I'm sure that none of you need to read this, but I'll post it anyway.
Is there really a difference?
So you've always wanted to fly fish in saltwater? Not just going after little weenie brook trout like they do up north, but honest to goodness big game saltwater fly fishing. You've mastered all of tactics needed to be a successful saltwater fisherman with spinning gear and you need a new challenge? This is a basic guide that will have you chucking fluff in no time.I distinctly remember wanting to get into the sport of saltwater fly fishing and not really knowing where to start. I combed the web looking at gear, watching videos and was amazed at how different fly fishing is compared to plying the brine with a spinning rod and reel. The first thing that I noticed was that there seemed to be a new language associated with anything fly fishing related. That's where we'll start this basic guide.

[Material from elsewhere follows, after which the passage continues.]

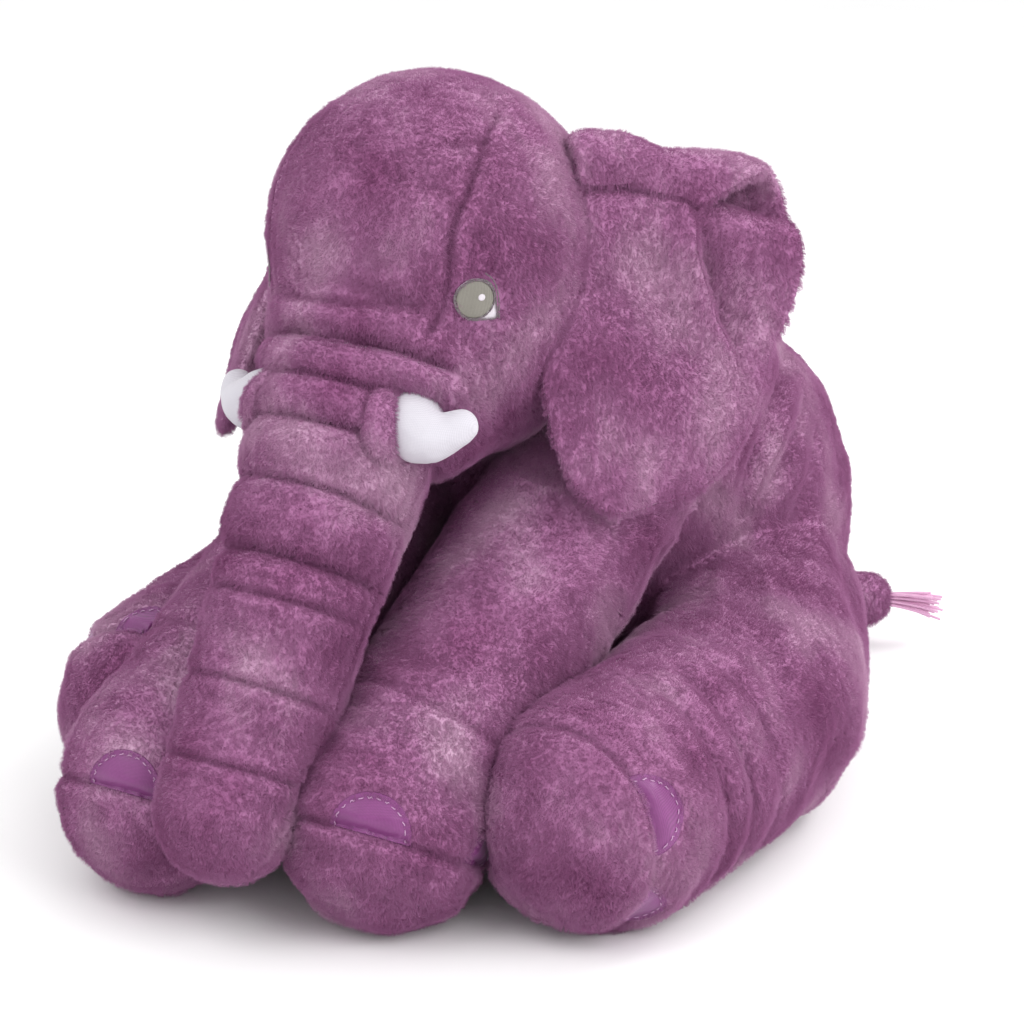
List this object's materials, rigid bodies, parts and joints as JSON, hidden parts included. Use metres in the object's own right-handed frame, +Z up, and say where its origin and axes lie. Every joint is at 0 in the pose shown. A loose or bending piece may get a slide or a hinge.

Here is some basic terminology that you'll need to understand before you start :
Fly rods, fly reels and fly line is categorized by "weight". They go from 1 weight up to around 15 weight or so. The lower the number, the lighter the action and smaller fish you'll need to target.A good starting set up to use for saltwater applications targeting bonefish, redfish and snook would be nothing lighter than an 8 weight. This is subject for debate of course. I know folks who like to use 6 and 7 weight rigs in saltwater but you're going to need to be quite proficient in being able to land a large fish with a lighter rod, smaller reel and shorter line. For big game fish like tarpon or cobia, you probably want to use a 11 weight or higher to be able to deal with these bruisers. Of course, a larger weight means heavier rod, and larger reel adding to the weight of what you'll be holding. If you're not used to using a rig like this, you can wear yourself out in a hurry. A recommended place to start would be a 9 foot, 4 piece rod.
Backing is line either gel spun or braided line that attaches from the reel to the fly line. The length varies by how much line the reel can hold. Most saltwater set ups should have 100 yards of backing and 200 yards for large, fast running fish.Backing can serve two purposes. One is to create a larger diameter spooling surface that allows the fly line to fill the entire fly reel. The other is to provide additional line for fighting heavy or hard fighting fish. A fast running or hard fighting fish may take line from the reel and get "into the backing". You can cheat and add backing capacity by using braided line such as power pro in a 20 lb test range. This tactic can add a longer length of backing without using a larger reel.
This is what the angler uses to cast the fly. Usually made of plastic or composite, this gives the angler the ability to "load the rod" and present the fly to the fish. A good product for a beginning fly caster would be a "weight forward" line which is slightly heavier and thicker the first 30-40 yards of line out of the rod tip. This makes it easier to load the rod and can assist the newbie with tighter loops and higher line speed. There are floating lines, sink tip lines and sinking lines. A typical abbreviation in the fly fishing industry will look like this - WF8F which stands for "Weight Forward -8Weight - Floating."
A leader is a length of monofilament line or fluorocarbon material that attaches the fly line to the fly so that the gamefish cannot see the fly line. Leader lengths are typically 9-10 ft long for salt water but longer leaders can be used in clear water conditions. A standard saltwater leader would be constructed like this - 4 foot butt section (the piece attached to the fly line) of 30 lb test - 3 foot section of 20 lb test - 3 foot section of 15 lb test.
This is a short section from the leader to to the fly usually made of heavy monofilament, fluorocarbon or wire material. For large gamefish with sharp gill plates, a standard tippet would be 10 inches long and be made of 30 - 40 lb test. For fish such as barracuda, a strong wire tippet made of 80-100 lb test is desired.